As I was reading this passage, two questions came to mind:
- How is Paul filling up what is lacking in Christ’s afflictions?
- What is the mystery that has been hidden?
Let’s start with the ‘mystery’ that Paul is referring to. Ephesians 3 gives us some more insight.
By referring to this, when you read you can understand my insight into the mystery of Christ, 5 which in other generations was not made known to mankind, as it has now been revealed to His holy apostles and prophets in the Spirit; 6 to be specific, that the Gentiles are fellow heirs and fellow members of the body, and fellow partakers of the promise in Christ Jesus through the gospel – Ephesians 3:4-7
The mystery is the gospel – that Christ has come to offer all (including the Gentiles) salvation and the indwelling Holy Spirit. This was Paul’s calling and ministry. He was to take the gospel to all men.
So how was Paul filling up what was lacking in Christ’s afflictions?
If we back up to verse 22, we saw that Christ suffered in His body in order to present us holy and blameless.
Do you see any connection between Paul’s desire in verse 28 with what we read in verse 22?
Paul rejoiced in his suffering for the sake of the gospel because he knew that he was participating in Christ’s purpose to present all men as holy and blameless.
Let’s make sure there is no confusion here. There is nothing that is lacking in Christ’s atoning work on the cross. That is not what this passage is saying.
Paul is filling up what is lacking in Christ’s afflictions by continuing to spread the gospel and taking it to the Gentiles, to present every man complete in Christ. This is also the reason for his suffering. Paul rejoices in this suffering because it’s causing the gospel to spread.
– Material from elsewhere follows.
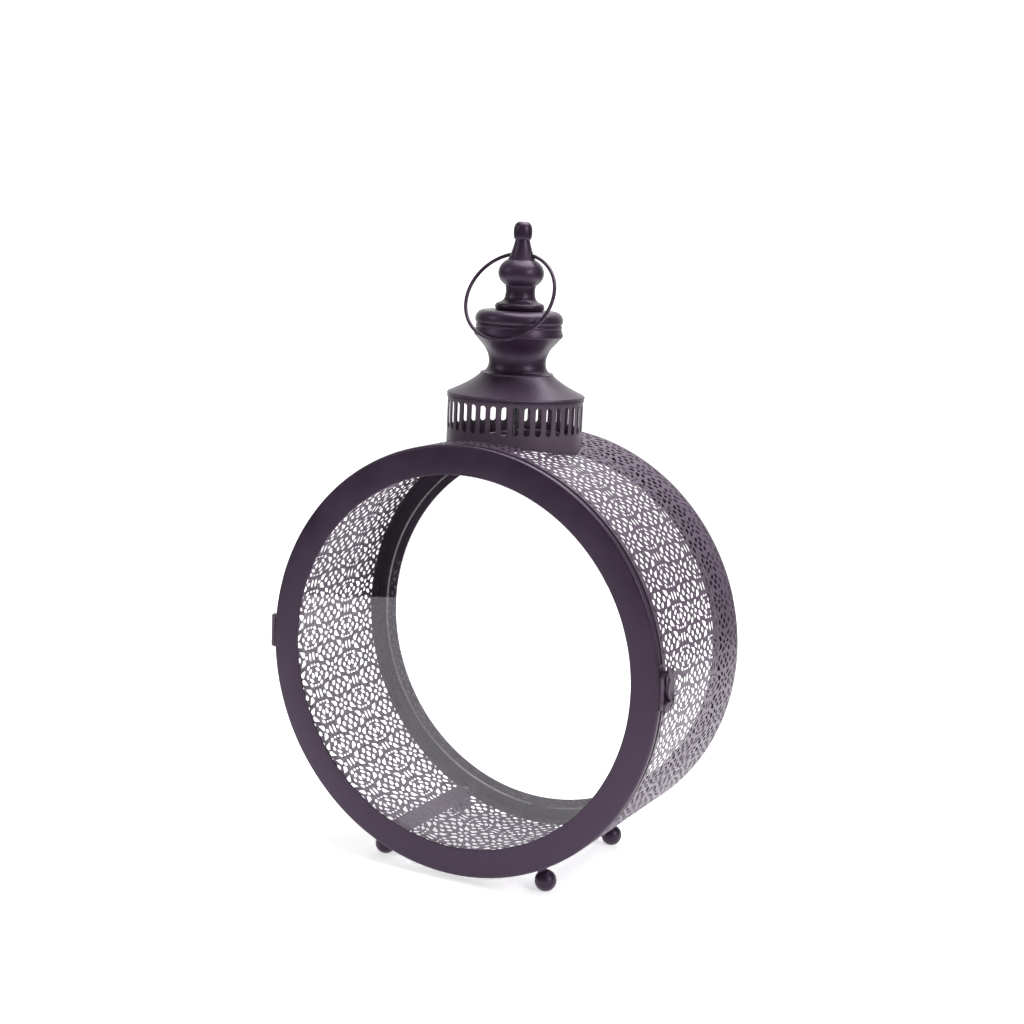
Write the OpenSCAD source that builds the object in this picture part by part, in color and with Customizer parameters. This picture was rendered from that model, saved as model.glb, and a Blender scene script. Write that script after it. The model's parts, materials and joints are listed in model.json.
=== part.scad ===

Summary of Colossians 1 Final Thoughts
The greatest takeaway I got out of this chapter was that I need to continually examine my beliefs. Does what I’m believing about Jesus align with scripture? If I’m going to continue in faith according to the gospel, I must have accurate knowledge and understanding of it. Knowing God’s truth is the only way I will be able to identify lies and discern a false gospel.